Bridge: Separates an object’s abstraction from its implementation, allowing the two to vary independently.
Flyweight: Reduces the cost of creating and manipulating a large number of similar objects by sharing common parts among them.

When to Use:

When building complex systems that need to be simplified or structured for easy management.
When extending functionality to classes without extensive subclassing or modifying existing code.

3. Behavioral Patterns

Behavioral patterns are concerned with how objects communicate and interact. They help define the ways that objects exchange information and responsibilities, focusing on how to improve collaboration and ensure flexibility.

Key Behavioral Patterns:

Observer: Defines a one-to-many relationship where multiple observers are notified of changes to a subject. Common in event handling systems.
Strategy: Encapsulates a family of algorithms and makes them interchangeable.

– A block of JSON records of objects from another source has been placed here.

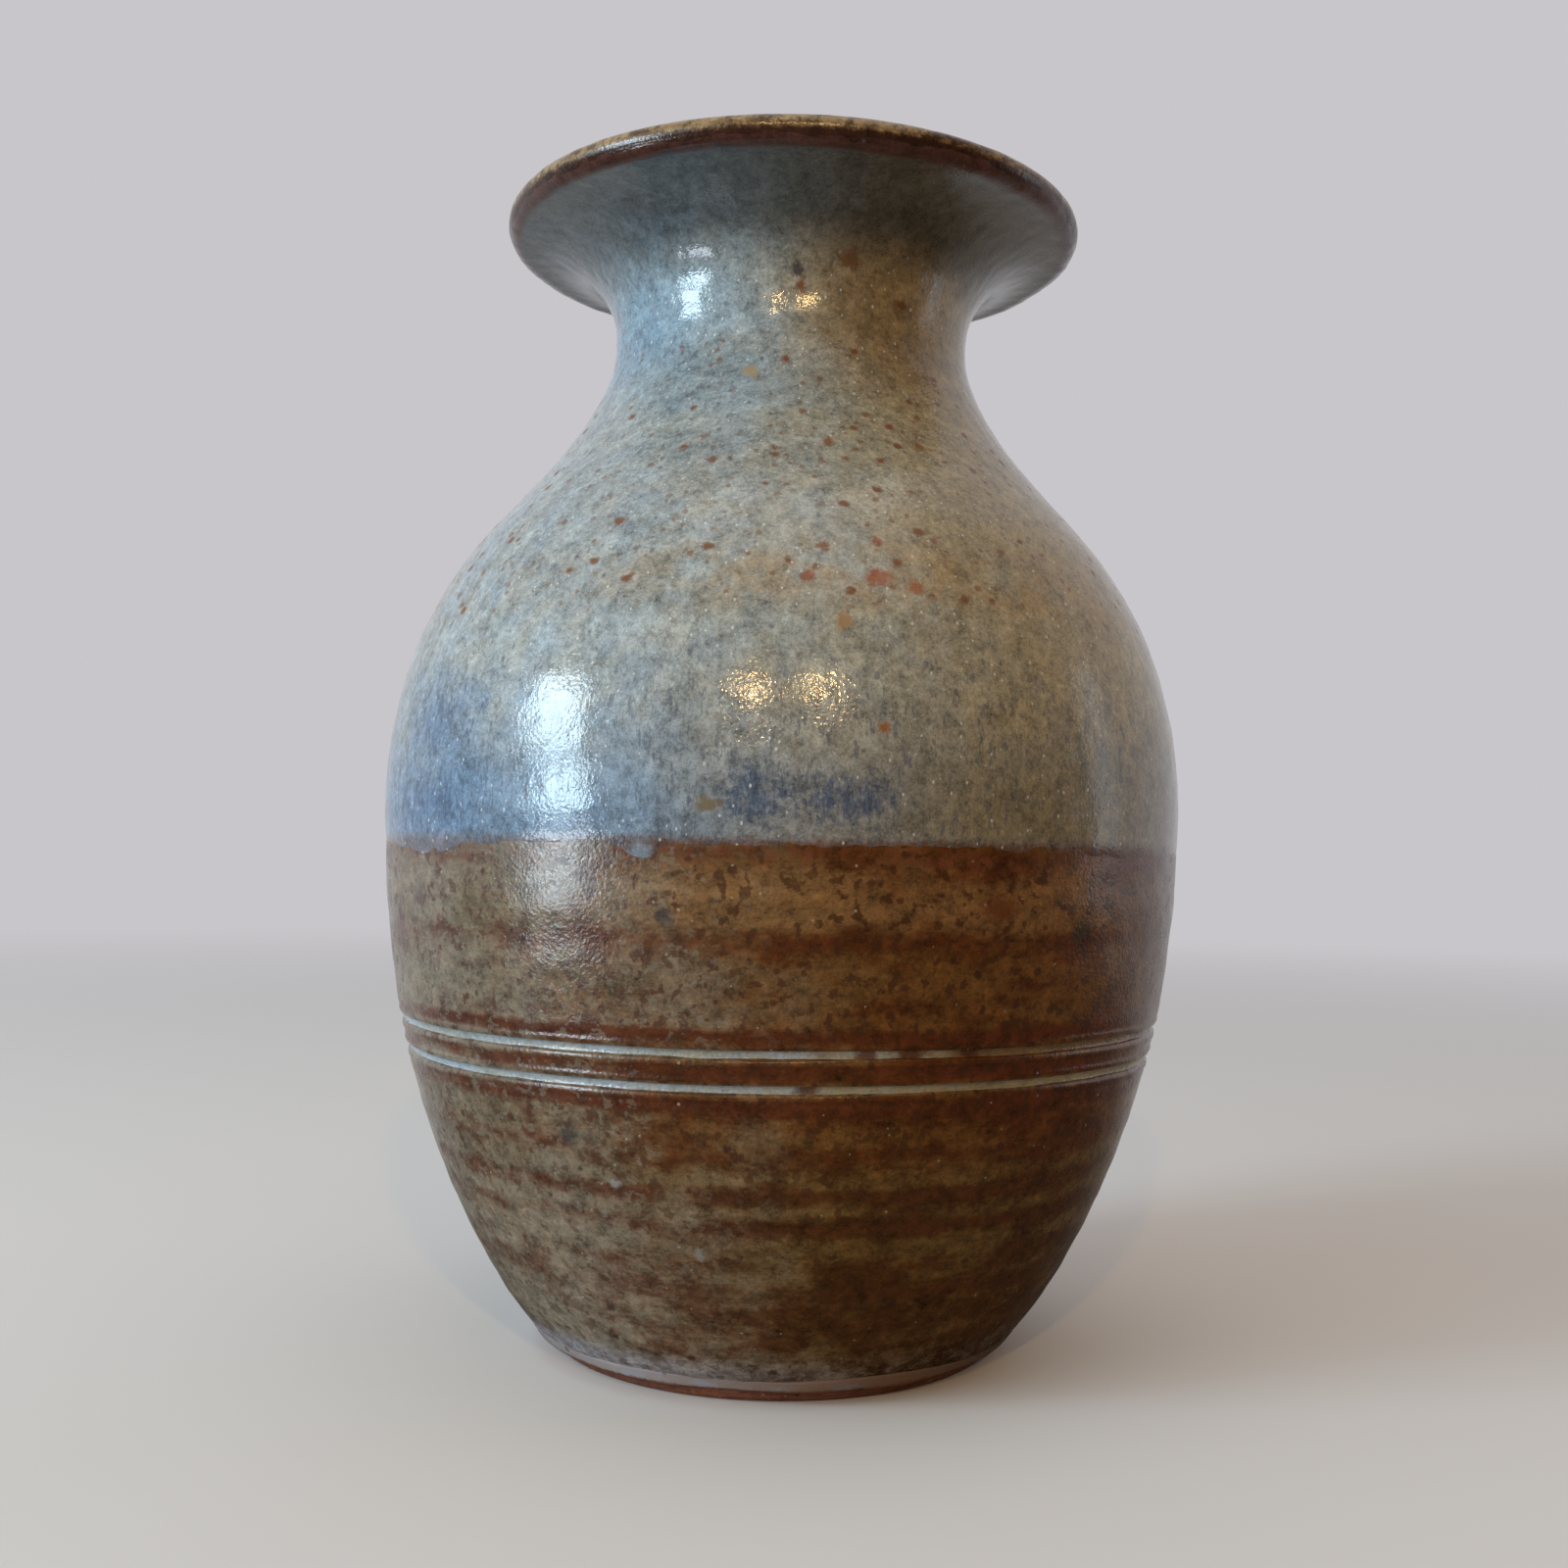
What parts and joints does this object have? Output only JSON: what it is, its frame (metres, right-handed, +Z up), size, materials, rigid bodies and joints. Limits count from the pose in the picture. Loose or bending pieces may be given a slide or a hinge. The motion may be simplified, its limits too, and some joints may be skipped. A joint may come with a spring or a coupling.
{
  "type": "stoneware vase",
  "caption": "Free-standing wheel-thrown stoneware vase with a swelling belly, narrow neck, wide flared lip and layered brown and blue glazes; holds stems or stands as a display piece.",
  "frame": {"origin": "centre of the foot ring, on the table plane", "axes": "+Z up along the vase's turning axis; X and Y level"},
  "size_m": [0.082, 0.082, 0.116],
  "materials": {
    "bare_clay": "fired red-brown stoneware, dry and slightly gritty",
    "brown_glaze": "satin brown glaze with khaki mottling and rust specks",
    "blue_glaze": "satin blue-grey glaze, mottled, with tan and rust breaks",
    "liner_glaze": "satin brown liner glaze",
    "pooled_glaze": "pale blue-grey glaze, pooled thick"
  },
  "bodies": {
    "root": {"clay_body": "bare_clay", "base_glaze": "brown_glaze", "top_glaze": "blue_glaze", "liner_glaze": "liner_glaze", "groove_glaze_upper": "pooled_glaze", "groove_glaze_lower": "pooled_glaze", "foot_glaze_roll": "pooled_glaze"}
  },
  "joints": []
}
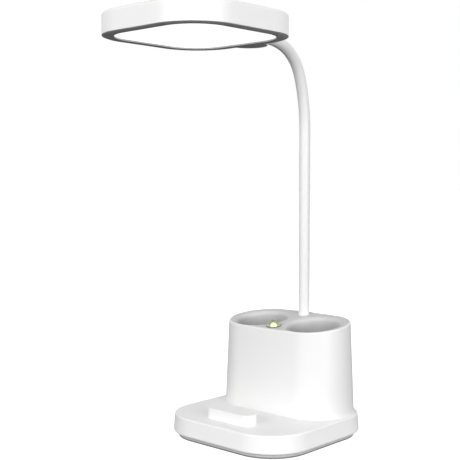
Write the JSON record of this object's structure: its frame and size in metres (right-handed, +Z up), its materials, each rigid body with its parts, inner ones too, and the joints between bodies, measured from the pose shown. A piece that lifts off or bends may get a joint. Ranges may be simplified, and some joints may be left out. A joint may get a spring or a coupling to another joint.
{
  "type": "desk lamp with organiser base",
  "caption": "Desk lamp: square light head on a bendable neck, standing on a rounded square base with pen cups, a phone stop and a small night light.",
  "frame": {"origin": "middle of the base's foot, on the surface that the lamp stands on", "axes": "+Z up, -Y the front, under the light head, +X the lamp's right"},
  "size_m": [0.1402, 0.2241, 0.3585],
  "materials": {
    "white_plastic": "fine satin moulding",
    "deck_plastic": "satin moulding, a shade greyer",
    "dark_plastic": "fine matt grain, dark grey",
    "foot_rubber": "matt non-slip pad",
    "screw_steel": "zinc plated",
    "ballast_steel": "stamped plate",
    "battery_wrap": "foil pouch cell in film",
    "circuit_board": "solder mask",
    "inlet_steel": "drawn shell",
    "ring_chrome": "bright plated ring",
    "clear_lens": "clear moulded dome",
    "phosphor": "yellow phosphor gel",
    "ferrule_steel": "turned and plated",
    "neck_sleeve": "smooth white silicone",
    "hose_steel": "wound hose",
    "opal_diffuser": "opal acrylic, lit",
    "led_board_alu": "white coated aluminium board"
  },
  "bodies": {
    "base": {"ballast_plate": "ballast_steel", "base_shell": "white_plastic", "battery": "battery_wrap", "body_screws": "screw_steel", "body_shell": "white_plastic", "bottom_cover": "dark_plastic", "control_board": "circuit_board", "cover_screws": "screw_steel", "cup_insert": "deck_plastic", "foot_pad": "foot_rubber", "neck_core_0": "hose_steel", "neck_ferrule": "ferrule_steel", "neck_nut": "ferrule_steel", "neck_sleeve_0": "neck_sleeve", "night_light_board": "circuit_board", "night_light_led": "phosphor", "night_light_lens": "clear_lens", "night_light_ring": "ring_chrome", "phone_stop": "white_plastic", "usb_inlet": "inlet_steel"},
    "neck_1": {"neck_sleeve_1": "neck_sleeve", "neck_core_1": "hose_steel"},
    "neck_2": {"neck_sleeve_2": "neck_sleeve", "neck_core_2": "hose_steel"},
    "neck_3": {"neck_sleeve_3": "neck_sleeve", "neck_core_3": "hose_steel"},
    "neck_4": {"neck_sleeve_4": "neck_sleeve", "neck_core_4": "hose_steel"},
    "head": {"neck_sleeve_5": "neck_sleeve", "neck_core_5": "hose_steel", "hub": "white_plastic", "hub_cap": "dark_plastic", "hub_screws": "screw_steel", "head_cover": "white_plastic", "head_bezel": "dark_plastic", "diffuser": "opal_diffuser", "led_board": "led_board_alu", "led_chips": "phosphor", "board_screws": "screw_steel"}
  },
  "joints": [
    {"name": "neck_lean", "type": "hinge", "parent": "base", "child": "neck_1", "pos_m": [0, 0.0539, 0.128], "axis": [0, 1, 0], "range_deg": [-25, 25]},
    {"name": "neck_bend_low", "type": "hinge", "parent": "neck_1", "child": "neck_2", "pos_m": [0, 0.0539, 0.168], "axis": [1, 0, 0], "range_deg": [-20, 25]},
    {"name": "neck_bend_mid", "type": "hinge", "parent": "neck_2", "child": "neck_3", "pos_m": [0, 0.0539, 0.228], "axis": [1, 0, 0], "range_deg": [-25, 25]},
    {"name": "neck_bend_high", "type": "hinge", "parent": "neck_3", "child": "neck_4", "pos_m": [0, 0.05342, 0.28399], "axis": [1, 0, 0], "range_deg": [-30, 30]},
    {"name": "head_turn", "type": "hinge", "parent": "neck_4", "child": "head", "pos_m": [0, 0.01397, 0.34778], "axis": [0, 0.2312, 0.9729], "range_deg": [-30, 30]}
  ]
}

The algorithm can vary independently from the clients that use it.
Command: Encapsulates a request as an object, thereby allowing for parameterization of clients with different requests, queuing of requests, and logging.
Iterator: Provides a way to access elements of an aggregate object sequentially without exposing its underlying structure.
State: Allows an object to alter its behavior when its internal state changes, making it appear as if the object’s class has changed.
Mediator: Defines an object that centralizes and controls how objects interact, promoting loose coupling.
Chain of Responsibility: Passes a request along a chain of handlers, allowing multiple objects the chance to process the request.
Template Method: Defines the skeleton of an algorithm, letting subclasses override specific steps without changing the algorithm’s structure.
Visitor: Allows you to add further operations to objects without modifying them by separating the algorithm from the object structure.

When to Use:

When defining complex communication or interaction protocols between objects.
When decoupling the way algorithms are applied to data structures from the data structures themselves.

Quick Summary Table

Pattern Type	Purpose	Examples
Creational	Concerned with the way objects are created to optimize flexibility and reusability	Singleton, Factory Method, Abstract Factory, Builder, Prototype
Structural	Deals with organizing and composing objects and classes to form larger, more manageable structures	Adapter, Composite, Decorator, Facade, Proxy, Bridge, Flyweight
Behavioral	Focuses on effective communication and responsibility distribution among objects	Observer, Strategy, Command, Iterator, State, Mediator, Chain of Responsibility, Template Method, Visitor

Examples of Applying Design Patterns

Singleton Pattern in Logging:
- Ensures only one instance of a logging class exists, allowing centralized control over log management in the system.
Adapter Pattern in File Conversion:
- Adapts a file-reading class that reads .txt files to work with a .csv file parser without changing the original class.
Observer Pattern in Event Handling:
- In a UI framework, when a button is clicked, all subscribed listeners (observers) are notified and react accordingly.
Strategy Pattern in Payment Processing:
- Enables interchangeable payment methods (credit card, PayPal, crypto) by defining a strategy interface for different payment algorithms.
Facade Pattern in Complex Subsystems:
- Simplifies complex interactions with a subsystem, such as an external API, by providing a simplified interface to clients.

Recommended Resources

Books:
- "Design Patterns: Elements of Reusable Object-Oriented Software" by the Gang of Four (GoF) is the classic reference on design patterns.
- "Head First Design Patterns" by Eric Freeman and Elisabeth Robson provides a beginner-friendly introduction to design patterns with practical examples.
Online Courses:
- DesignGurus.io offers courses tailored for mastering design patterns:
  - Grokking the Object-Oriented Design Interview: Learn to approach and solve design challenges, focusing on object-oriented design principles and common design patterns.
  - Grokking the System Design Interview: Explore system design principles, including the effective use of design patterns in building scalable systems.
Practice Platforms:
- Refactoring.Guru: Offers a detailed guide to each design pattern with real-world examples and code snippets in multiple languages.
- GitHub: Explore repositories that provide sample implementations of design patterns in various programming languages.

Conclusion

Understanding and applying design patterns can significantly improve the flexibility, scalability, and maintainability of your software. Each design pattern provides a solution to a recurring problem in software design, helping developers build complex systems more efficiently. By mastering creational, structural, and behavioral patterns, software engineers can create more organized, efficient, and reusable codebases, making these patterns essential tools in the field of software development.